---------- EXERCISE MATERIALS

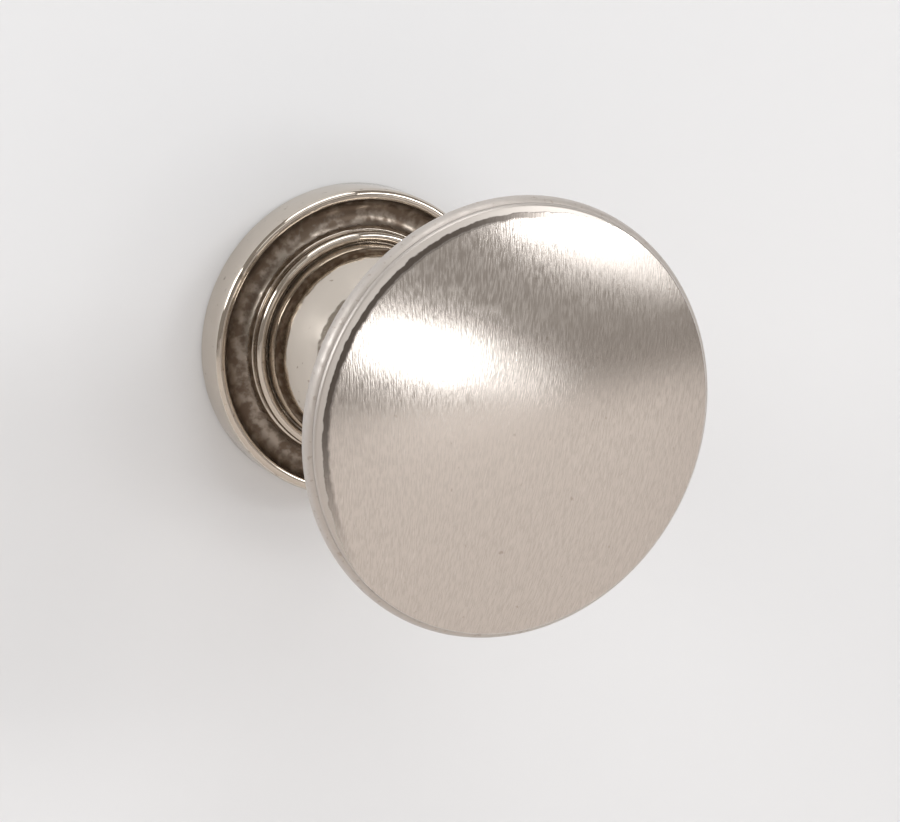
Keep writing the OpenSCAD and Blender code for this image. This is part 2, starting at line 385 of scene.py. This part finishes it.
def make_cap():
    edge_h = RIM_H + DOME_EDGE
    rise = DOME_TOP - edge_h
    dome_r = (CAP_R ** 2 + rise ** 2) / (2 * rise)
    dome_z = DOME_TOP - dome_r
    round_x = CAP_R - CAP_SHOULDER
    round_z = dome_z + math.sqrt((dome_r - CAP_SHOULDER) ** 2 - round_x ** 2)
    round_top = angle_at(0, dome_z, round_x, round_z)
    under_r = dome_r - CAP_T
    under_x = math.sqrt(under_r ** 2 - (CAP_FOOT - dome_z) ** 2)
    outline = arc(0, dome_z, dome_r, 90, round_top, 60)
    outline += arc(round_x, round_z, CAP_SHOULDER, round_top, 0, 16)[1:]
    outline += [(CAP_R, CAP_FOOT)]
    outline += arc(0, dome_z, under_r, angle_at(0, dome_z, under_x, CAP_FOOT), 90, 30)
    outline[0] = (0, outline[0][1])
    outline[-1] = (0, outline[-1][1])
    return turn("face_dome", outline)


def make_clip():
    piece = turn("clip_ring", closed([
        (GROOVE_R, CLIP_FOOT), (CLIP_R, CLIP_FOOT), (CLIP_R, CLIP_TOP), (GROOVE_R, CLIP_TOP),
    ]), steps=SMALL_STEPS)
    combine(piece, box("clip_opening", (-CLIP_GAP / 2, CLIP_FOOT - 1, 0),
                       (CLIP_GAP / 2, CLIP_TOP + 1, 2 * CLIP_R)), "DIFFERENCE")
    soften(piece, 0.12, segments=3)
    smooth(piece)
    return piece


def make_insert():
    lead_r, outer_r = BORE_THREAD_R + THREAD_LEAD, INSERT_R - THREAD_LEAD
    foot, top = INSERT_FOOT + THREAD_LEAD, INSERT_TOP - THREAD_LEAD
    root_r = INSERT_R - INSERT_GROOVE
    outline = [(lead_r, INSERT_FOOT), (outer_r, INSERT_FOOT), (INSERT_R, foot)]
    for i in range(1, 4):
        height = INSERT_FOOT + i * (INSERT_TOP - INSERT_FOOT) / 4
        outline += [
            (INSERT_R, height - INSERT_GROOVE_W), (root_r, height - INSERT_GROOVE_W / 2),
            (root_r, height + INSERT_GROOVE_W / 2), (INSERT_R, height + INSERT_GROOVE_W),
        ]
    outline += [(INSERT_R, top), (outer_r, INSERT_TOP), (lead_r, INSERT_TOP)]
    outline += thread_rings(BORE_THREAD_R + THREAD_DEPTH, THREAD_DEPTH, THREAD_PITCH, foot, top)[::-1]
    return turn("insert_grooved", closed(outline), steps=SMALL_STEPS)


def make_toothed_washer():
    ring_r = TOOTH_R - TOOTH_LEN
    middle = (TOOTH_FOOT + TOOTH_TOP) / 2
    foot, top = middle - TOOTH_SHEET / 2, middle + TOOTH_SHEET / 2
    piece = turn("toothed_washer_ring", closed([
        (TOOTH_BORE_R, foot), (ring_r, foot), (ring_r, top), (TOOTH_BORE_R, top),
    ]), steps=SMALL_STEPS)
    # Each tooth is a little thinner than the sheet and starts inside the ring, so the two join cleanly.
    tooth = box("tooth", (ring_r - TOOTH_ROOT, foot + 0.01, -TOOTH_W / 2),
                (TOOTH_R - 0.03, top - 0.01, TOOTH_W / 2))
    for corner in tooth.data.vertices:
        corner.select = corner.co.x > ring_r * MM
    for part in list(tooth.data.edges) + list(tooth.data.polygons):
        part.select = all(tooth.data.vertices[i].select for i in part.vertices)
    bpy.ops.object.mode_set(mode="EDIT")
    bpy.ops.transform.rotate(value=TOOTH_TWIST, orient_axis="X", center_override=(0, -middle * MM, 0))
    bpy.ops.mesh.select_all(action="SELECT")
    bpy.ops.mesh.spin(steps=TEETH - 1, angle=math.tau * (TEETH - 1) / TEETH, dupli=True,
                      center=(0, 0, 0), axis=(0, 1, 0))
    bpy.ops.object.mode_set(mode="OBJECT")
    combine(piece, tooth, "UNION")
    return piece


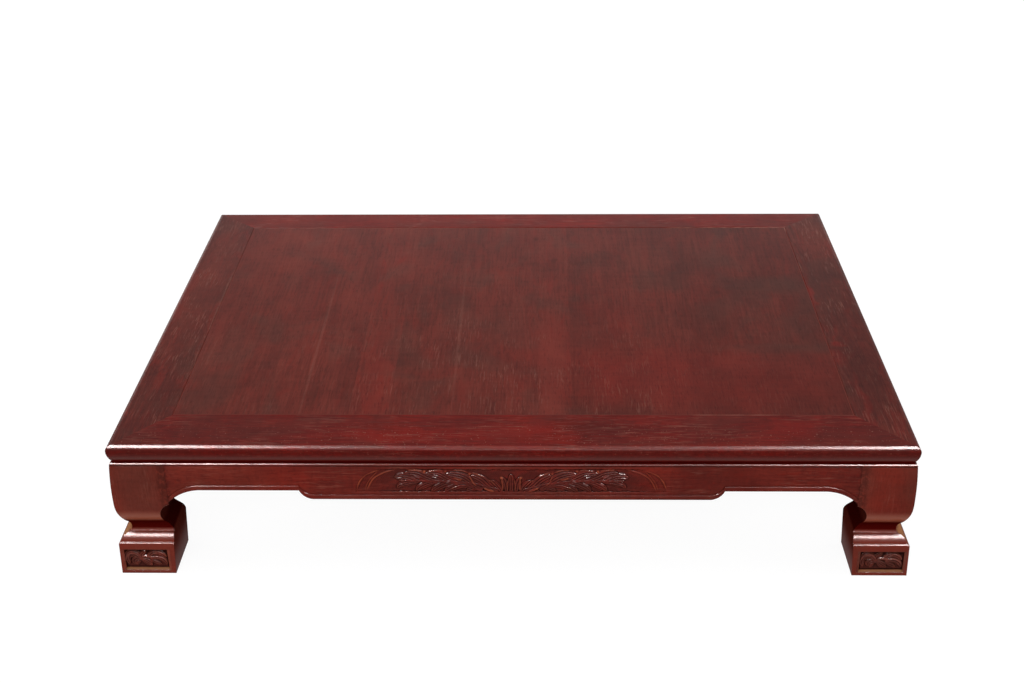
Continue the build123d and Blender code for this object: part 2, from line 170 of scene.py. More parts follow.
# where the finish changes, in metres above the floor, from none to full
finishHeights = {
    "ledge": (0.1989, 0.1996),          # painted shade under the overhanging rim
    "arris": (0.1962, 0.1968),          # the bright upper arris of aprons and legs
    "cutMiddle": 0.19595, "cutHalf": 0.0007,     # the line scratched below that arris
    "lowerBead": (0.11, 0.09),
    "carvingFoot": (0.1515, 0.1545),    # the lower border of the aprons' carving
    "bulge": (0.125, 0.1),
    "kneeFoot": (0.086, 0.094),
    "ankleTop": (0.097, 0.088), "ankleFoot": (0.069, 0.074),
    "innerDark": (0.02, 0.1), "innerShine": (0.055, 0.0),
    "ankleLightTop": (0.09, 0.08), "ankleLightFoot": (0.0555, 0.058),
    "cushionTop": (0.076, 0.07), "cushionFoot": (0.052, 0.056),
}
panelHalf = 518          # mm from the middle to the panel's left and right edges
rimStarts = (0.586, 0.588), (0.411, 0.413)       # metres from the middle, across X and Y


def newMaterial(name):
    material = bpy.data.materials.new(name)
    material.use_nodes = True
    material.node_tree.nodes.clear()
    return material, material.node_tree


def stained(tree, color, tone, amount):
    # a colour under a layer of another tone, which is a hex code or a node's output
    tone = linearColor(tone) if isinstance(tone, str) else tone
    return addNode(tree, "Mix", {"data_type": "RGBA"}, {0: amount, 6: color, 7: tone}, 2)


def scaled(tree, value, amount, gain, base):
    # a shine or brightness times (amount * gain + base)
    return addNode(tree, "Math", times, (value, addNode(tree, "Math", timesPlus, (amount, gain, base))))


def boardSteps(tree, placeX):
    # each board's tone and redness, and a shift that gives it a figure of its own
    share = addNode(tree, "MapRange", {}, (placeX, -panelHalf / 1000, panelHalf / 1000))
    steps = addNode(tree, "ValToRGB", {}, [share])
    ramp = steps.node.color_ramp
    ramp.interpolation = "CONSTANT"
    ramp.elements.remove(ramp.elements[1])
    for index, (left, tone, red, offset) in enumerate(boardTones):
        start = (left + panelHalf) / (2 * panelHalf)
        stop = ramp.elements[0] if index == 0 else ramp.elements.new(start)
        stop.position = start
        stop.color = (tone, red, offset, 1)
    tone, red, offset = addNode(tree, "SeparateColor", {}, [steps]).node.outputs
    far = addNode(tree, "Math", times, (offset, 40.0))
    return tone, red, addNode(tree, "CombineXYZ", {}, (far, far, far))


def markedColor(tree, color, marks, place, values):
    # stains, streaks and worn places: soft ovals, the wide ones with a wavering outline
    add = partial(addNode, tree)
    warp = add("TexNoise", {}, {"Vector": place, "Scale": 22.0, "Detail": 3.0}, "Color")
    swayed = add("VectorMath", timesPlus, (warp, (0.03, 0.03, 0.0), (-0.015, -0.015, 0.0)))
    swayed = add("VectorMath", plus, (swayed, place))
    markColors = dict(values, pale=woodValues["pale"])
    for kind, markX, markY, halfX, halfY, strength in marks:
        source = place if min(halfX, halfY) < 5 else swayed
        centre = (-markX / halfX, -markY / halfY, 0)
        away = add("VectorMath", timesPlus, (source, (1000 / halfX, 1000 / halfY, 0), centre))
        away = add("VectorMath", {"operation": "LENGTH"}, [away], "Value")
        inside = add("MapRange", smooth, (away, 1.25, 0.35, 0.0, strength))
        color = stained(tree, color, markColors[kind], inside)
    return color


def legFinish(tree, color, shine, values, upward, placeZ, polished):
    # the knee's lower bulge mirrors the floor, with a painted reflection; lighter low on the knee; the ankle
    # is dull, in painted shade; the inner faces were never polished and carry painted shade
    add, stain = partial(addNode, tree), partial(stained, tree)
    facesDown = add("MapRange", smooth, (upward, -0.12, -0.4))
    knee = add("Math", times, (facesDown, add("MapRange", smooth, (placeZ, *finishHeights["kneeFoot"]))))
    bulge = add("MapRange", smooth, (placeZ, *finishHeights["bulge"], 0.0, 0.6))
    color = stain(color, values["light"], bulge)
    # painted reflection of the floor on the knee's lower bulge
    color = stain(color, woodValues["rubbedAndSheen"], add("Math", times, (knee, 0.6)))
    shine = add("Math", timesPlus, (knee, 0.5, shine))
    # painted shade in the ankle, under the knee's bulge
    ankleShade = add("Math", times, (add("MapRange", smooth, (placeZ, *finishHeights["ankleTop"])),
                                add("MapRange", smooth, (placeZ, *finishHeights["ankleFoot"]))))
    color = stain(color, woodValues["ankleShade"], add("Math", times, (ankleShade, 0.95)))
    shine = scaled(tree, shine, ankleShade, -0.9, 1.0)
    unpolished = add("Math", minus, (1.0, polished))
    shine = scaled(tree, shine, unpolished, -0.95, 1.0)
    lowShine = add("MapRange", smooth, (placeZ, *finishHeights["innerShine"], 0.0, 0.2))
    shine = add("Math", timesPlus, (unpolished, lowShine, shine))
    # painted shade on the unpolished inner faces, darker towards the top
    innerShade = add("MapRange", smooth, (placeZ, *finishHeights["innerDark"], 0.0, 0.72))
    color = stain(color, woodValues["inner"], add("Math", times, (unpolished, innerShade)))
    return color, shine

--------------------

STATED GOAL
Find every line in the records above that contains the word "Blender", and copy each one.

ANSWER TO THIS EXERCISE
Keep writing the OpenSCAD and Blender code for this image. This is part 2, starting at line 385 of scene.py. This part finishes it.
Continue the build123d and Blender code for this object: part 2, from line 170 of scene.py. More parts follow.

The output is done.